The low quality and standard of education in Tamil primary schools is amply borne out by last year’s Std.V Assessment Test results where out of some 10,100 pupils who sat for the Std.V Test throughout West Malaysia, 81.5% failed in Bahasa Malaysia, 48.5% failed in Bahasa Inggeris I, 54.1% failed in mathematics; 50.5% failed in science; 54% failed in History-Geography; and 33.3% failed in Bahasa Tamil.
Incidentally, Selangor Tamil primary schools have one of the worst results, where out of its 3,200 students, 90% failed in Bahasa Malaysia, 62% failed in Bahasa Inggeris I; 63% failed in Mathematics; 58% failed in Science; 62% failed in History-geography; and 41% failed in Bahasa Tamil.
It is indeed shocking that the authorities concerned, and in particular, the MIC, could allow such a deplorable state of educational affairs to go on for decades without any serious effort to reform them.
The outlets for Indian students in employment or higher education opportunities are more conscribed and narrow.

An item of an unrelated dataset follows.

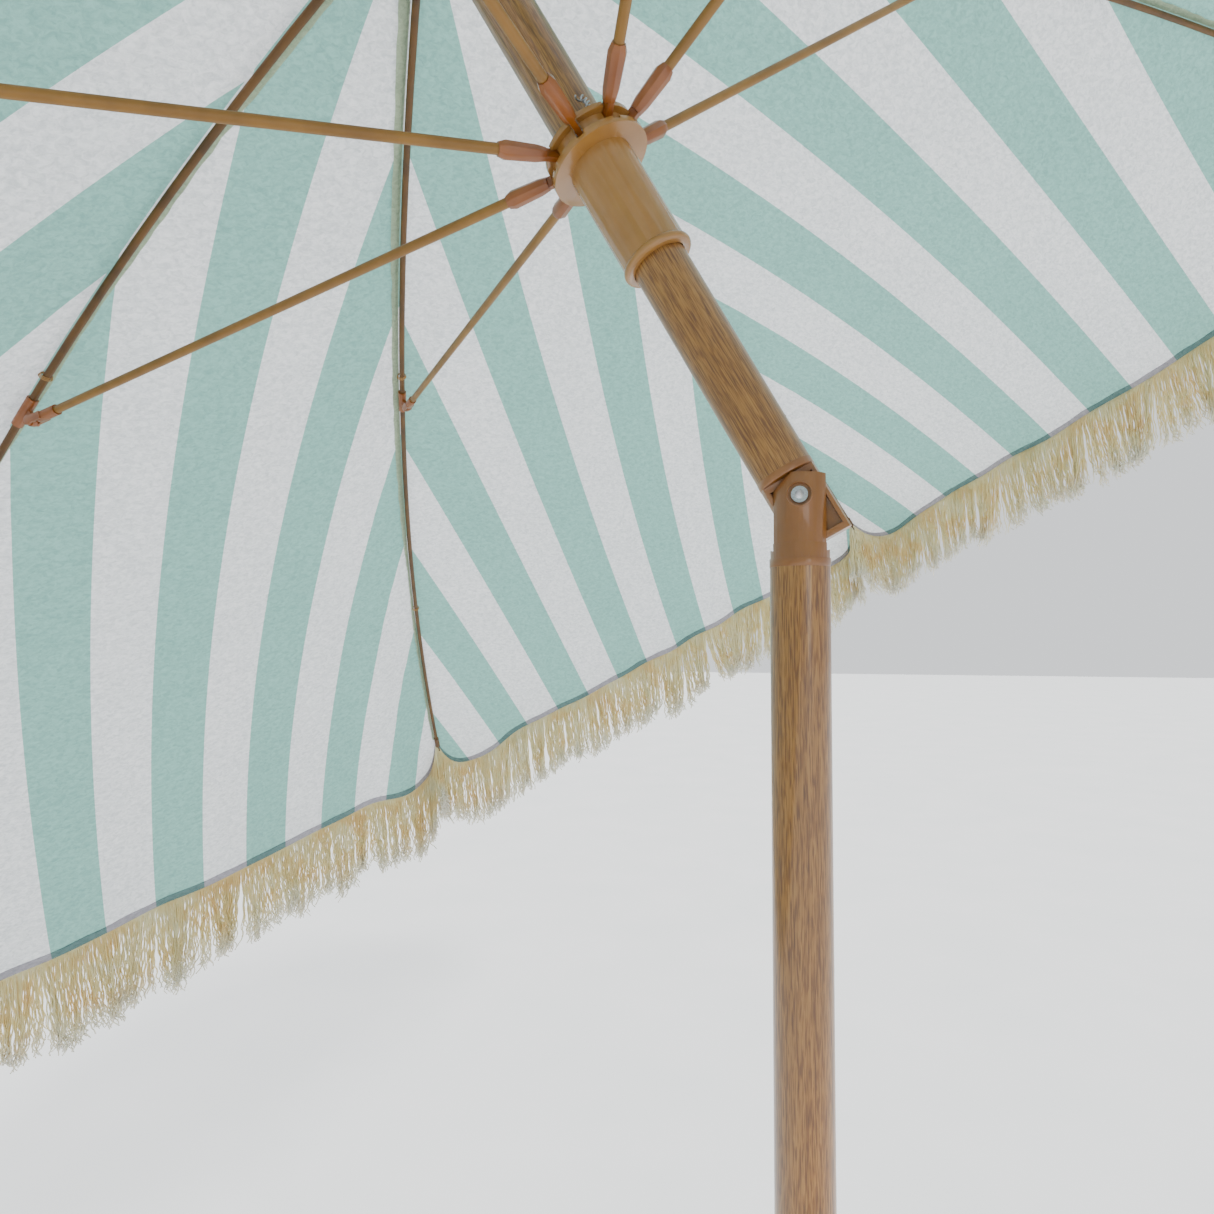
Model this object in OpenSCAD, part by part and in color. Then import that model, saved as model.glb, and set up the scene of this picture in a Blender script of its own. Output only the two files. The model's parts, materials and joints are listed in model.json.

These and many other socio-economic problems of the estate workers in particular and the Malaysian Indians in general need urgent attention and solution.
They should not be allowed to be swept under the carpet, and I urge all those who are concerned about this grave problem to join the DAP National Estates Committee to publicly discuss and seek ways and means to bring the estate workers into the mainstream of the country’s economic development.
Finally, I need only mention that the inflation in the country in the past year had hit the estate worker to the retrenched labourers very hard, and there is a very strong case that estate workers should have their wages revised upwards by some 20 per cent.
The Alliance Government should not delay any more in appointing a Special Minister to look after the socio-economic problems of the estate workers and the retrenched labourers, so that under the Second Malaysia Plan, all strata of people can be assured of a rightful stake in the economic, social, educational and political development of the country.